If the payer of dividends qualified as a “shell”, it is more likely that exemptions from corporate income tax and personal income tax for received dividends would be denied, even under the current rules.
Additionally, other possible consequences dealing with the company qualified as a “shell” include:
- Denied exemption from sale of shares held more than thirty-six months;
- Denied exemption from write-offs of doubtful debts;
- Withholding tax application to management and consulting fees;
- Denied tax-neutral mergers – taxation of capital gains, deriving in the course of cross-border mergers.
At the moment of drafting this article, Latvian tax authorities have not published any guidelines on criteria for evaluating economic substance. Thus, if the Directive is adopted, tax laws change, and respective wider tax consequences are expected.
What would the provisions of the Directive mean for Estonian companies and private individuals?
The Estonian Income Tax Act already includes a number of anti-avoidance provisions, mostly transposed from the EU anti-avoidance directives, allowing the tax authority to apply what is, in effect, an economic substance rule. In particular, exemption on the redistribution of dividends received from a company lacking substance can be denied based on the existing rules.
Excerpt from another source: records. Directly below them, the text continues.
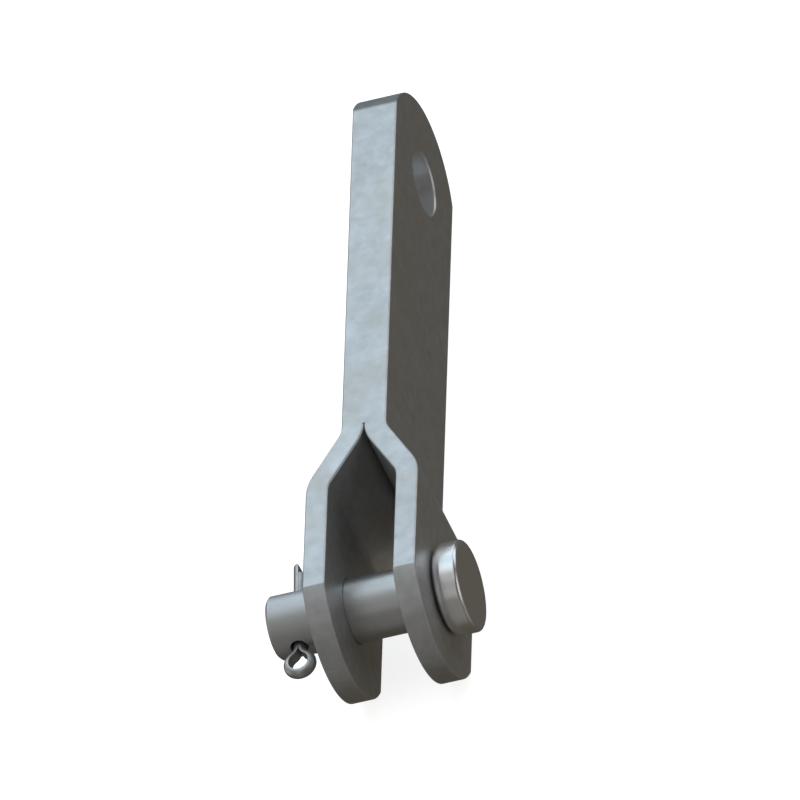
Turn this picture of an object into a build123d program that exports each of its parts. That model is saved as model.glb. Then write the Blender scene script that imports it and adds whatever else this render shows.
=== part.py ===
"""Clevis and tongue extension link: two bent straps welded back to back, a clevis pin and a cotter pin.

The straps lie flat against each other along the tongue and spread apart into a fork at the other end.
Frame: origin at the centre of the tongue hole. X runs along both hole axes, towards the head of the pin.
Y runs along the link, from the fork towards the end of the tongue. Z runs across the width of the straps.
All dimensions are in millimetres.
"""

from build123d import *
import os
from math import atan2, cos, degrees, radians, sin, sqrt, tan

os.makedirs("parts", exist_ok=True)

# Straps
strap_width = 45.0
strap_thickness = 6.35
hole_centres = 152.4
tongue_hole_diameter = 18.25
tongue_end_radius = 24.7
fork_opening = 19.05
bend_angle = 30.0
bend_inner_radius = strap_thickness
shoulder_above_pin = 26.0
ear_end_radius = 24.9
ear_end_centre_above_pin = 1.35
rolled_edge_radius = 0.6
sheared_edge_break = 0.3
hole_edge_break = 0.4

# Weld fill in the V groove around the tongue, ground flush with the straps
groove_depth = 2.0

# Clevis pin
pin_diameter = 17.46
pin_running_clearance = 0.08
pin_end_x = -31.7
pin_end_chamfer = 0.7
head_diameter = 25.2
head_thickness = 7.7
head_to_ear = 0.1
head_shoulder_round = 2.8
head_rim_round = 1.2

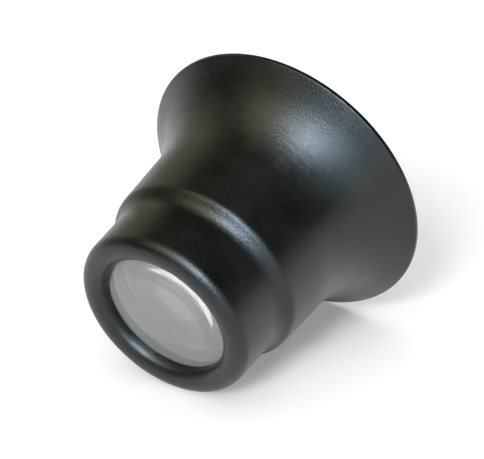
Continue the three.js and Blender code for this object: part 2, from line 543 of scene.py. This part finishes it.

Some of the consequences of being a “shell” undertaking or dealing with a foreign “shell” undertaking include:
- Tax treaty benefits denied on payments made to a “shell” company – making the company subject to withholding taxes in the source countries
- Denied exemption for royalties – withholding taxation of royalties paid to non-residents
- Undertaking’s income becomes taxable directly at the EU shareholder level
Estonian resident individuals who have a stake in an EU company should be mindful of the risk that, should the company prove to be a “shell”, the company’s income may be taxed as if directly accrued to the individual shareholder.